We put it into production, and the first thing that happened was the server crashed. It fell over, and I had a room full of very angry students.

So that was not ideal. This was just before the Christmas break. So I went away over Christmas, and I thought, okay, well, what can I do to solve this? And one of the ideas I had was to instead evaluate that R code locally inside the web browser instead of using a server. And this makes sense, because it means you're dividing the load over lots of different machines instead of depending on that one machine.

WebAssembly and Emscripten

So the way this works is that there's a technology called WebAssembly that's been around a few years now, but is getting more popular very recently. What it is is a portable binary code format. It's a bit like JavaScript, but when it's in a certain format, you can't read it properly. It runs in the browser, and what it does is enable high-performance applications to run in a web browser at almost native speed. It's supported by most modern browsers, and you can kind of think of it as Java, but good.
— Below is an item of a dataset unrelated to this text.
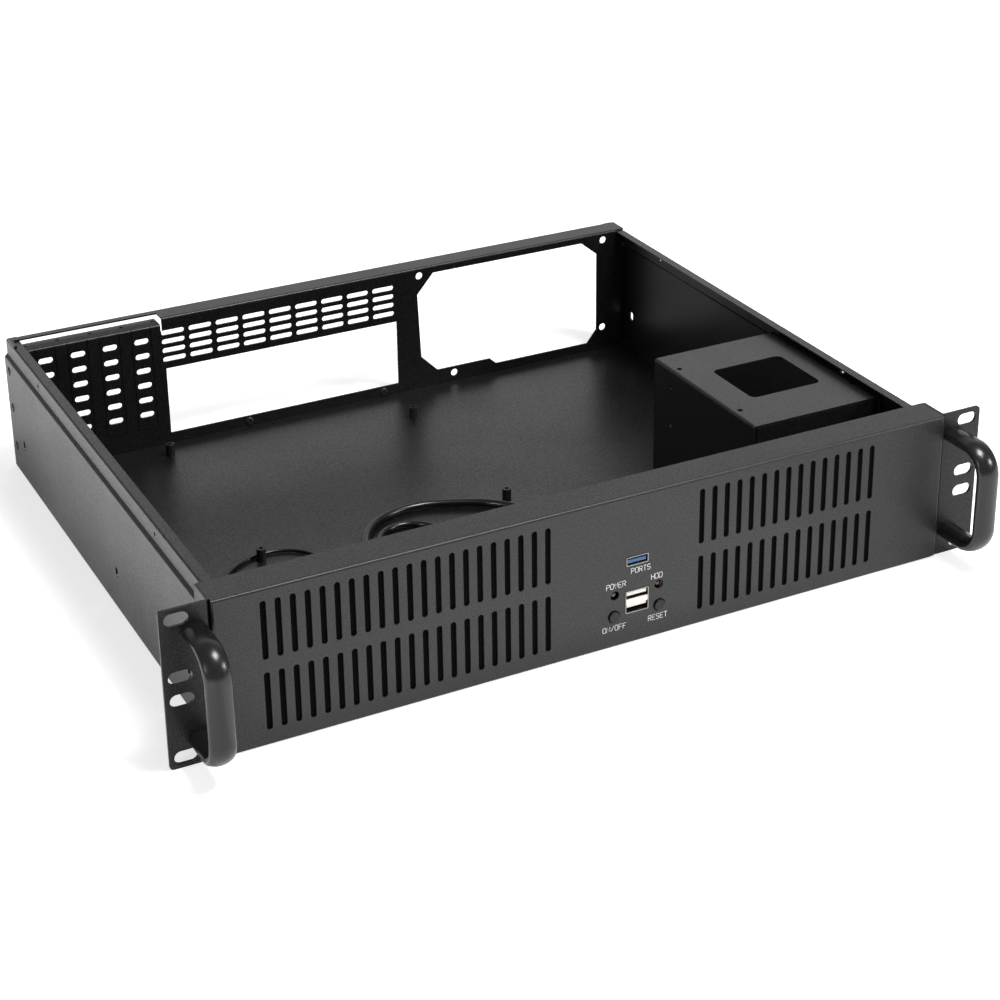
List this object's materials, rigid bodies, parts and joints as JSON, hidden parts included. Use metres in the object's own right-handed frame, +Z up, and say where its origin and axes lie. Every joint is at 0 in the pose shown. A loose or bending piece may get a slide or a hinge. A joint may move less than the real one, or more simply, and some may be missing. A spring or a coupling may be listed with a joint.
{
  "type": "empty rackmount server case",
  "caption": "Low open-topped black steel rack case with slotted front bezel, slotted ears with carrying handles, punched rear panel and an inner drive cage.",
  "frame": {"origin": "on the floor, under the middle of the case's overall length and width", "axes": "+X to the right as seen from the front, +Y to the back of the case, +Z up"},
  "size_m": [0.4826, 0.399, 0.0881],
  "materials": {
    "black_powder_coat": "fine-textured matt black powder coat",
    "handle_paint": "satin black paint on die-cast metal",
    "dark_fasteners": "black oxide and paint",
    "standoff_steel": "black painted steel with a bare tapped bore",
    "board_laminate": "dark solder mask",
    "port_steel": "bright tin-plated steel",
    "blue_plastic": "moulded blue insulator",
    "cream_plastic": "moulded pale insulator",
    "button_plastic": "moulded black plastic",
    "clear_lamp": "smoky clear resin",
    "red_lamp": "dark red resin",
    "cable_jacket": "glossy black flexible jacket",
    "plug_plastic": "moulded black plastic",
    "filter_foam": "black open-cell filter foam"
  },
  "bodies": {
    "case": {"chassis_tray": "black_powder_coat", "rear_panel": "black_powder_coat", "front_bezel": "black_powder_coat", "left_ear": "black_powder_coat", "right_ear": "black_powder_coat", "drive_cage": "black_powder_coat", "left_handle": "handle_paint", "right_handle": "handle_paint", "rear_panel_rivets": "dark_fasteners", "cage_rivets": "dark_fasteners", "ear_screws": "dark_fasteners", "handle_screws": "dark_fasteners", "board_screws": "dark_fasteners", "motherboard_standoffs": "standoff_steel", "board_spacers": "standoff_steel", "front_board": "board_laminate", "upper_port_shell": "port_steel", "lower_port_shell": "port_steel", "upper_port_core": "blue_plastic", "lower_port_core": "cream_plastic", "power_switch": "button_plastic", "reset_switch": "button_plastic", "power_lamp": "clear_lamp", "drive_lamp": "red_lamp", "lamp_spacers": "button_plastic", "board_plugs": "plug_plastic", "upper_port_cable": "cable_jacket", "lower_port_cable": "cable_jacket", "switch_leads": "cable_jacket", "upper_port_plug": "plug_plastic", "lower_port_plug": "plug_plastic", "switch_leads_plug": "plug_plastic", "left_vent_filter": "filter_foam", "right_vent_filter": "filter_foam"},
    "power_cap": {"power_button": "button_plastic"},
    "reset_cap": {"reset_button": "button_plastic"}
  },
  "joints": [
    {"name": "power_button_press", "type": "slide", "parent": "case", "child": "power_cap", "axis": [0, 1, 0], "range_m": [0, 0.0015], "stiffness_N_per_m": 400, "springref_m": -0.0015},
    {"name": "reset_button_press", "type": "slide", "parent": "case", "child": "reset_cap", "axis": [0, 1, 0], "range_m": [0, 0.0015], "stiffness_N_per_m": 400, "springref_m": -0.0015}
  ]
}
The next thing that would make this work is Emscripten. Emscripten is a compiler for WebAssembly, so it converts C code into WebAssembly. It's based on LLVM. Again, it's been around for a few years, and successfully used in a few projects, along with spoiler alert, sorry, Winston.

And also, Emscripten should work like this. You give it two commands, there's two commands, emconfigure, emmake, you give it C code, and a WebAssembly package falls out. When it works, it's absolute magic. It's incredible. It just works. You get some C code, and it runs online.

But there's a problem. Because R uses Fortran code. Some of the code it's inherited had original releases that were in the 70s. And even worse, Emscripten can't directly compile Fortran code. Notice I say directly. Because there's a trick. Unfortunately, the trick makes things a little bit more complicated.

It looks like that. I'm not going to go into detail. It's very messy. There is a link there if you're interested in learning more. I will point out, I think I've got time, really quickly, that there is a point in that graph that says choose your own chaos. And that's because you choose between using an ancient version of GCC or an unreleased version of LLVM. So pick your poison.

Demo and results

It does work. There's a Web site. You can go to it, and you can run it on the browser. I would say do it now, but the conference Wi-Fi is a bit iffy, and it is quite a big package that downloads. So it may not work. But when you get home, go to the Web site, try it out. You can load packages. I've built just enough of the tidyverse so you can load ggplot in the browser and make a plot. It looks like that. And, yeah. It just works. Thank you very much.